Integration of Tax and Financial Findings into Contractual Protections
Due diligence findings directly influence transaction documentation. Identified risks inform representations, warranties and indemnity clauses. Financial risks may lead to price adjustments or escrow arrangements. Tax exposures often result in specific indemnities or retention mechanisms. A coordinated approach between financial reviewers and legal advisors ensures that risks are appropriately addressed. In complex transactions, involvement of a business contract law firm and lawyers in India helps translate due diligence findings into enforceable contractual protections.

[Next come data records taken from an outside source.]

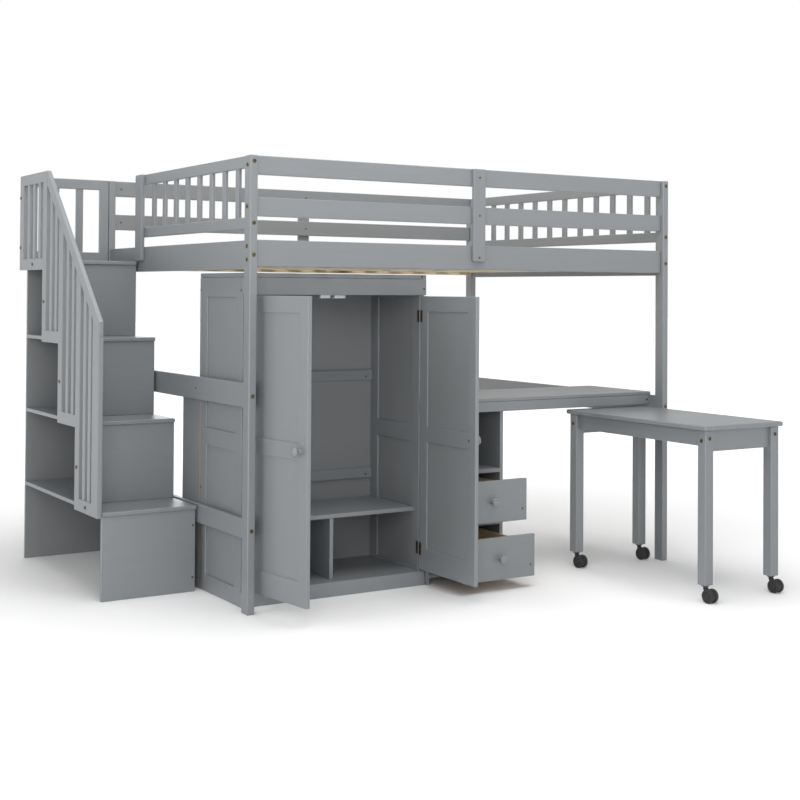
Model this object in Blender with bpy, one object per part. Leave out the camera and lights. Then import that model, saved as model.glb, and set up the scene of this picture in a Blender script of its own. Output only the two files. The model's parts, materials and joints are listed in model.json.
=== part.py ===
"""Full-size loft bed with a storage stair, a wardrobe, a desk with drawers and a rolling table.

Metres, +Z up.  X runs along the bed, Y from its front to its back.  Positions in this file
are measured from the outer front left corner of the bed at floor level; place() then moves
everything so that the frame's origin is the middle of the front left post's foot.
"""
import math

import bmesh
import bpy
from mathutils import Matrix, Vector

# ------------------------------------------------------------------ driving dimensions
GAP = 0.0003                 # clearance kept between pieces that touch

# bed frame
BED_L, BED_W = 2.000, 1.500  # outer length (X) and width (Y), over the posts
POST_X, POST_Y = 0.030, 0.050
UNDER_BED_H = 1.241          # floor to the underside of the long side rails
SIDE_RAIL_H = 0.096
GUARD_GAP_LOW = 0.084
MID_RAIL_H = 0.069
GUARD_GAP_HIGH = 0.081
TOP_RAIL_H = 0.069
RAIL_T = 0.020
STILE_T, STILE_W = 0.0147, 0.058   # flat board over the middle of the long rails
STILE_LIFT = 0.032                 # its lower end above the side rail's underside

# bed ends
END_T, END_SET = 0.018, 0.008      # board thickness, and how far it sits inside the post
END_RAIL_H, END_RAIL_DROP = 0.105, 0.011
END_TOP_H = 0.044
END_LOW_H, END_LOW_LIFT = 0.043, 0.134
SPINDLE_W, SPINDLE_T = 0.030, 0.012
LEFT_SPINDLES, LEFT_END_GAP = 8, 0.070
RIGHT_SPINDLES, RIGHT_END_GAP = 12, 0.050
ACCESS_W = 0.410             # way in from the stair, back post to guard
ACCESS_STILE_W, ACCESS_STILE_T = 0.072, 0.016
ACCESS_STILE_CLEAR = 0.002   # its lower end above the landing
STRETCHER_H = 0.088
UPPER_STRETCHER_Z = 0.733
LOWER_STRETCHER_Z, LOWER_STRETCHER_H = 0.262, 0.071

# slats
SLAT_N, SLAT_W, SLAT_T = 14, 0.070, 0.017
LEDGER_W, LEDGER_H = 0.018, 0.012
SLAT_END_GAP = 0.012

# wardrobe
WARD_SIDE_CLEAR = 0.003      # to the front left post
WARD_TOP_CLEAR = 0.022       # to the side rail
WARD_SET = 0.110             # door faces behind the bed's front
WARD_W, WARD_D = 0.789, 0.400
WARD_SIDE_T, WARD_BOARD_T, WARD_BACK_T = 0.022, 0.0155, 0.010
WARD_FACE_T = 0.016          # doors, header and plinth
WARD_STILE_W, WARD_TOP_RAIL_H, WARD_LOW_RAIL_H = 0.058, 0.075, 0.065
WARD_MID_RAIL_Z, WARD_MID_RAIL_H = 0.560, 0.067
WARD_RELIEF = 0.007
HEADER_H, PLINTH_H = 0.064, 0.055
SHELF_Z, SHELF_SET = 0.287, 0.030
BACK_RAIL_H, BACK_RAIL_T = 0.042, 0.012
BACK_RAIL_Z = (0.380, 0.785)
ROD_R, ROD_DROP = 0.0125, 0.038
DIVIDER_T = 0.016

# doors
DOOR_CLEAR = 0.003           # above and between the doors
DOOR_FOOT_CLEAR = 0.010
DOOR_INSET = 0.012           # hinge line in from the wardrobe's outer side
DOOR_STILE_W = 0.054
DOOR_TOP_H, DOOR_MID_H, DOOR_LOW_H = 0.060, 0.060, 0.087
DOOR_MID_Z = 0.567
DOOR_RELIEF = 0.004
KNOB_R, KNOB_L, KNOB_IN, KNOB_Z = 0.0175, 0.033, 0.043, 0.600
LEFT_OPEN, RIGHT_OPEN = math.radians(82.5), math.radians(90.0)

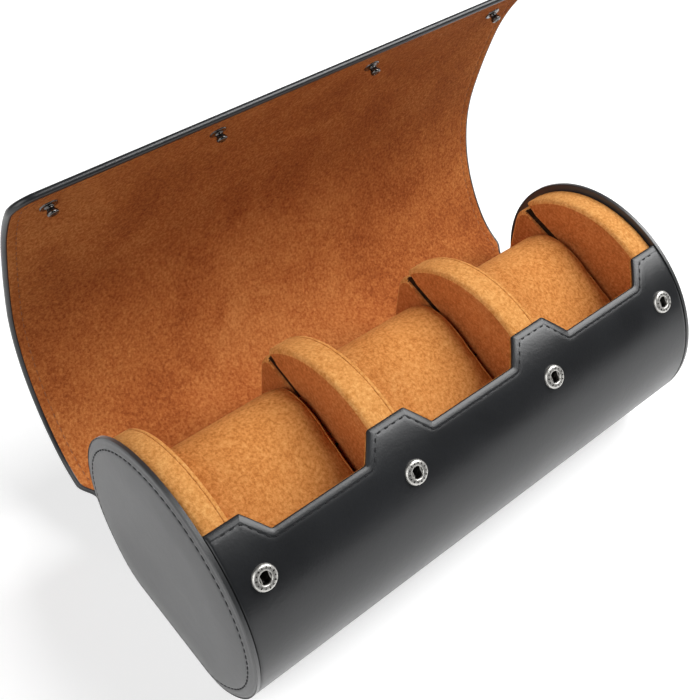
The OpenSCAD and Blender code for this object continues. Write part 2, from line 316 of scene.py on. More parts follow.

Ongoing Monitoring and Post Transaction Considerations
Tax and financial due diligence do not end with deal completion. Post transaction integration requires monitoring of identified risks and implementation of corrective measures. Businesses should maintain documentation of due diligence findings and track resolution of outstanding issues. Periodic reviews help ensure continued compliance and financial stability. A robust tax & financial due diligence checklist supports long term value creation and risk management.
Frequently Asked Questions (FAQs)
Q1. What is the purpose of a tax & financial due diligence checklist?
The checklist helps identify financial and tax risks before completing a transaction. It supports informed valuation, risk allocation and compliance planning.
Q2. Is tax and financial due diligence mandatory in India?
It is not legally mandatory but is considered best practice in mergers, acquisitions and investments. Most institutional investors require it as part of governance standards.
Q3. Who should conduct tax and financial due diligence?
Due diligence is usually conducted by financial experts and tax professionals with experience in Indian regulations. Legal advisors assist in interpreting risks and structuring protections.
Q4. How long does tax and financial due diligence take?
The duration depends on transaction size and complexity. It may range from a few weeks to several months.
Q5. Can due diligence findings affect deal pricing?
Yes. Identified risks often lead to price adjustments, indemnities or revised transaction structures.